>> start Excerpted data

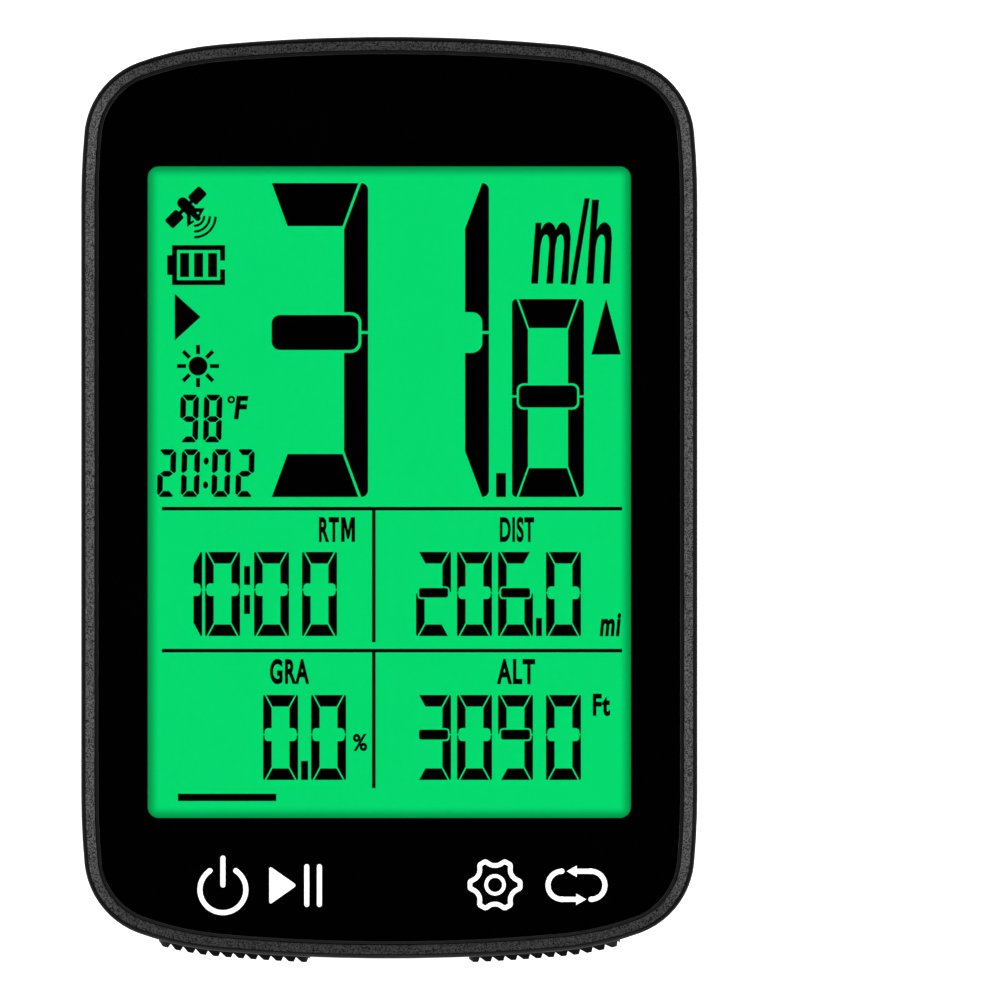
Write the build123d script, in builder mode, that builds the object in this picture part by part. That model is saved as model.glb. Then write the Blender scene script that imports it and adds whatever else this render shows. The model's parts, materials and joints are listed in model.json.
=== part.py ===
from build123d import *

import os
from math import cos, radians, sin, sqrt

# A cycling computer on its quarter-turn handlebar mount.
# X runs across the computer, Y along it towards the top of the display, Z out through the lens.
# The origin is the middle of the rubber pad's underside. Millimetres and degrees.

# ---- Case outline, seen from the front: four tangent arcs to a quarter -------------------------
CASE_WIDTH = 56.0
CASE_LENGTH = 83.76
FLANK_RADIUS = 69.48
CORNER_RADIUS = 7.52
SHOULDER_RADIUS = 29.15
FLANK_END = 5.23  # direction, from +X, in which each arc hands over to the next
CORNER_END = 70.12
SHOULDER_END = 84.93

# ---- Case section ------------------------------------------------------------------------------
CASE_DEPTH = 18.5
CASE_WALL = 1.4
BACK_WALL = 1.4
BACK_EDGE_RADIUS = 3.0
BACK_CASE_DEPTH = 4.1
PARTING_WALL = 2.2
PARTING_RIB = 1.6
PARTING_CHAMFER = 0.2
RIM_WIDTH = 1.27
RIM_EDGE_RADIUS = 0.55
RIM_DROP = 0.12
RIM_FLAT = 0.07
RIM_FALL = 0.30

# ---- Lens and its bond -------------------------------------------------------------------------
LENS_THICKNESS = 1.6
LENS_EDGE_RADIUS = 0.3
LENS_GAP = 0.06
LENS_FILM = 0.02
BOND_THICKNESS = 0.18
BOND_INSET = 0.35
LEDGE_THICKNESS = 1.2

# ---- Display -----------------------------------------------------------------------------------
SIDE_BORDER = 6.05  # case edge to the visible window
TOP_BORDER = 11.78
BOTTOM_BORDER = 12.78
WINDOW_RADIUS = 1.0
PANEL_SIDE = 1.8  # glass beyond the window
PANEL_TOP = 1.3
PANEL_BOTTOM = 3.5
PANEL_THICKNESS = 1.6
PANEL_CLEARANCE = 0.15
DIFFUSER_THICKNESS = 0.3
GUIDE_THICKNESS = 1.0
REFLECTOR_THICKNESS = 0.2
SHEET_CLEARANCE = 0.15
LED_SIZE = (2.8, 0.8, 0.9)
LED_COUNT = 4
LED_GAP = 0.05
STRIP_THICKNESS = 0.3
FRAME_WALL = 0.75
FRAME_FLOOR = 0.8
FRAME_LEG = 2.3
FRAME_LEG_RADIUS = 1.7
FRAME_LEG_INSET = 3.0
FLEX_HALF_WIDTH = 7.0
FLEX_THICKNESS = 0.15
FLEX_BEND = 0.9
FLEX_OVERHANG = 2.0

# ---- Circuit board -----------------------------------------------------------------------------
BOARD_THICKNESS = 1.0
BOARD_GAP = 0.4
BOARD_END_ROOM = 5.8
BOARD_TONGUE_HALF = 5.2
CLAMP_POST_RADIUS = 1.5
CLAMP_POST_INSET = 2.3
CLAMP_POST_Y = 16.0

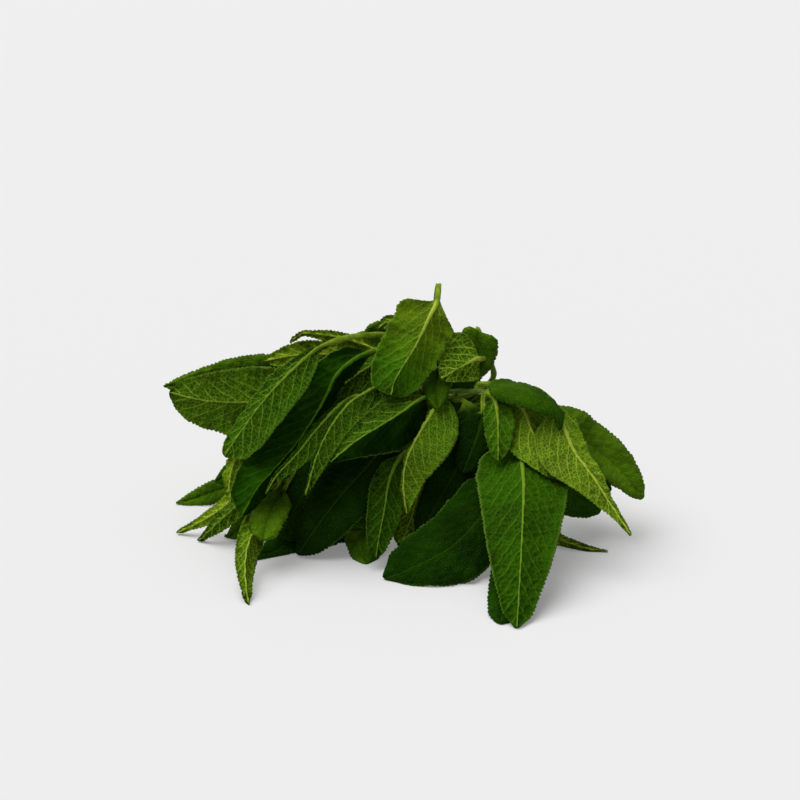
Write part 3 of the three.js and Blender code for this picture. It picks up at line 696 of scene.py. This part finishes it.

>> end Excerpted data

*What the task asks:* Return the entries above exactly, each one complete.

*Solution for this problem:*
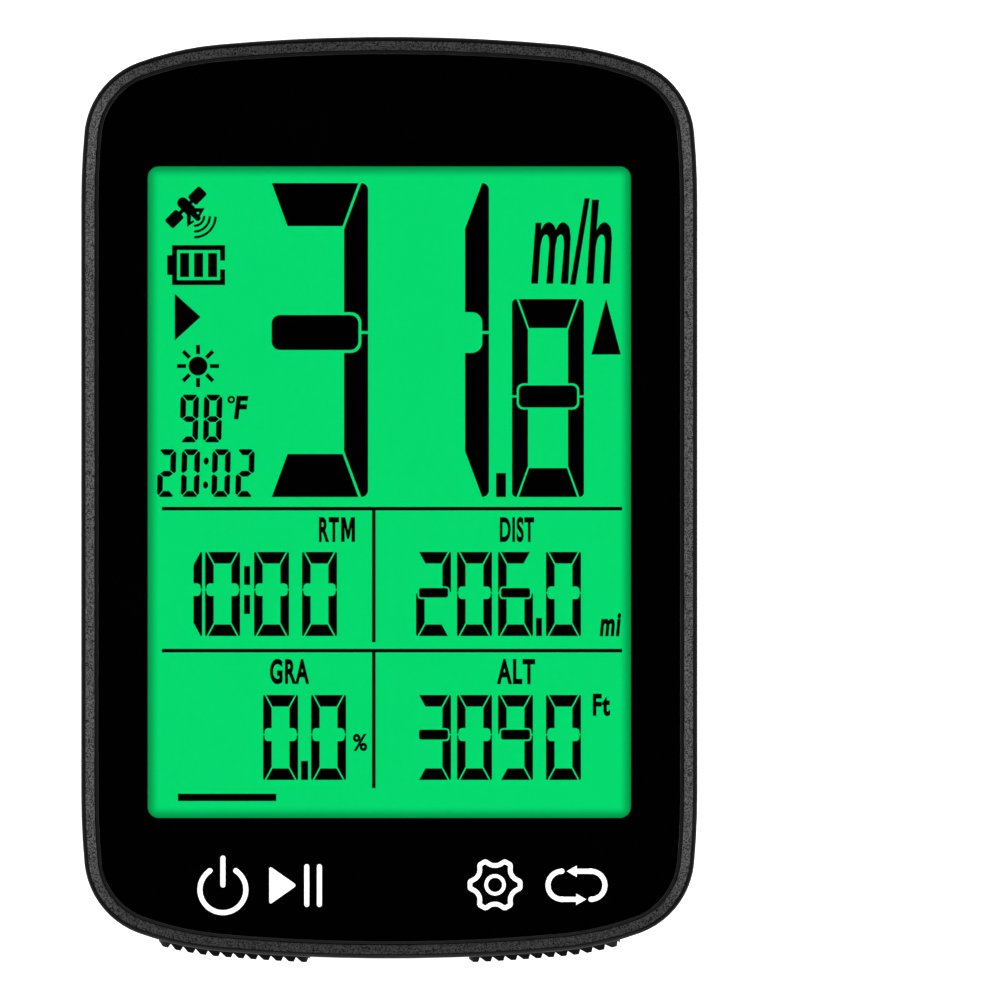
Write the build123d script, in builder mode, that builds the object in this picture part by part. That model is saved as model.glb. Then write the Blender scene script that imports it and adds whatever else this render shows. The model's parts, materials and joints are listed in model.json.
=== part.py ===
from build123d import *

import os
from math import cos, radians, sin, sqrt

# A cycling computer on its quarter-turn handlebar mount.
# X runs across the computer, Y along it towards the top of the display, Z out through the lens.
# The origin is the middle of the rubber pad's underside. Millimetres and degrees.

# ---- Case outline, seen from the front: four tangent arcs to a quarter -------------------------
CASE_WIDTH = 56.0
CASE_LENGTH = 83.76
FLANK_RADIUS = 69.48
CORNER_RADIUS = 7.52
SHOULDER_RADIUS = 29.15
FLANK_END = 5.23  # direction, from +X, in which each arc hands over to the next
CORNER_END = 70.12
SHOULDER_END = 84.93

# ---- Case section ------------------------------------------------------------------------------
CASE_DEPTH = 18.5
CASE_WALL = 1.4
BACK_WALL = 1.4
BACK_EDGE_RADIUS = 3.0
BACK_CASE_DEPTH = 4.1
PARTING_WALL = 2.2
PARTING_RIB = 1.6
PARTING_CHAMFER = 0.2
RIM_WIDTH = 1.27
RIM_EDGE_RADIUS = 0.55
RIM_DROP = 0.12
RIM_FLAT = 0.07
RIM_FALL = 0.30

# ---- Lens and its bond -------------------------------------------------------------------------
LENS_THICKNESS = 1.6
LENS_EDGE_RADIUS = 0.3
LENS_GAP = 0.06
LENS_FILM = 0.02
BOND_THICKNESS = 0.18
BOND_INSET = 0.35
LEDGE_THICKNESS = 1.2

# ---- Display -----------------------------------------------------------------------------------
SIDE_BORDER = 6.05  # case edge to the visible window
TOP_BORDER = 11.78
BOTTOM_BORDER = 12.78
WINDOW_RADIUS = 1.0
PANEL_SIDE = 1.8  # glass beyond the window
PANEL_TOP = 1.3
PANEL_BOTTOM = 3.5
PANEL_THICKNESS = 1.6
PANEL_CLEARANCE = 0.15
DIFFUSER_THICKNESS = 0.3
GUIDE_THICKNESS = 1.0
REFLECTOR_THICKNESS = 0.2
SHEET_CLEARANCE = 0.15
LED_SIZE = (2.8, 0.8, 0.9)
LED_COUNT = 4
LED_GAP = 0.05
STRIP_THICKNESS = 0.3
FRAME_WALL = 0.75
FRAME_FLOOR = 0.8
FRAME_LEG = 2.3
FRAME_LEG_RADIUS = 1.7
FRAME_LEG_INSET = 3.0
FLEX_HALF_WIDTH = 7.0
FLEX_THICKNESS = 0.15
FLEX_BEND = 0.9
FLEX_OVERHANG = 2.0

# ---- Circuit board -----------------------------------------------------------------------------
BOARD_THICKNESS = 1.0
BOARD_GAP = 0.4
BOARD_END_ROOM = 5.8
BOARD_TONGUE_HALF = 5.2
CLAMP_POST_RADIUS = 1.5
CLAMP_POST_INSET = 2.3
CLAMP_POST_Y = 16.0

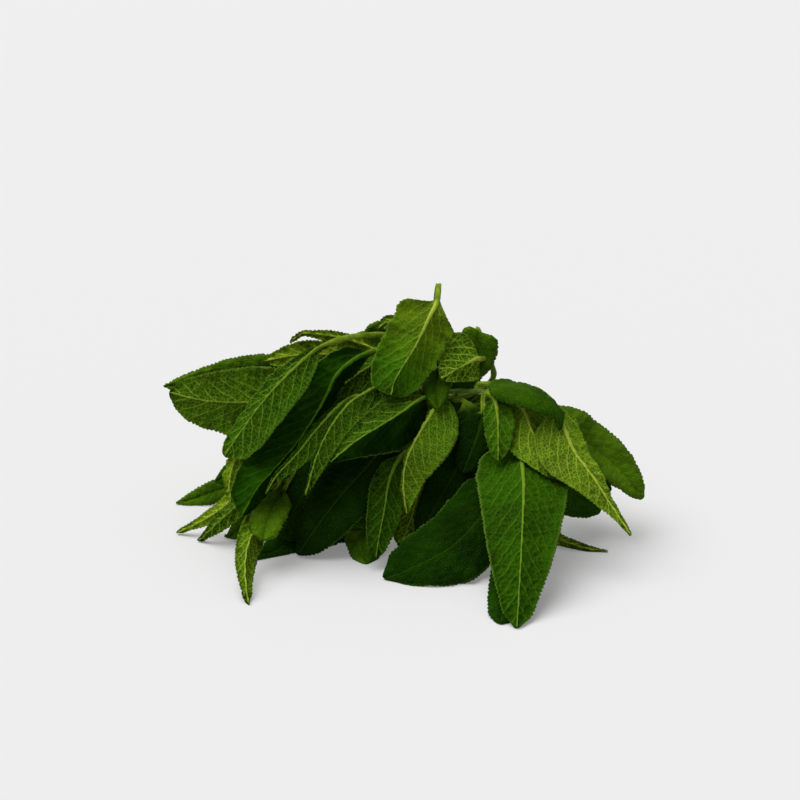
Write part 3 of the three.js and Blender code for this picture. It picks up at line 696 of scene.py. This part finishes it.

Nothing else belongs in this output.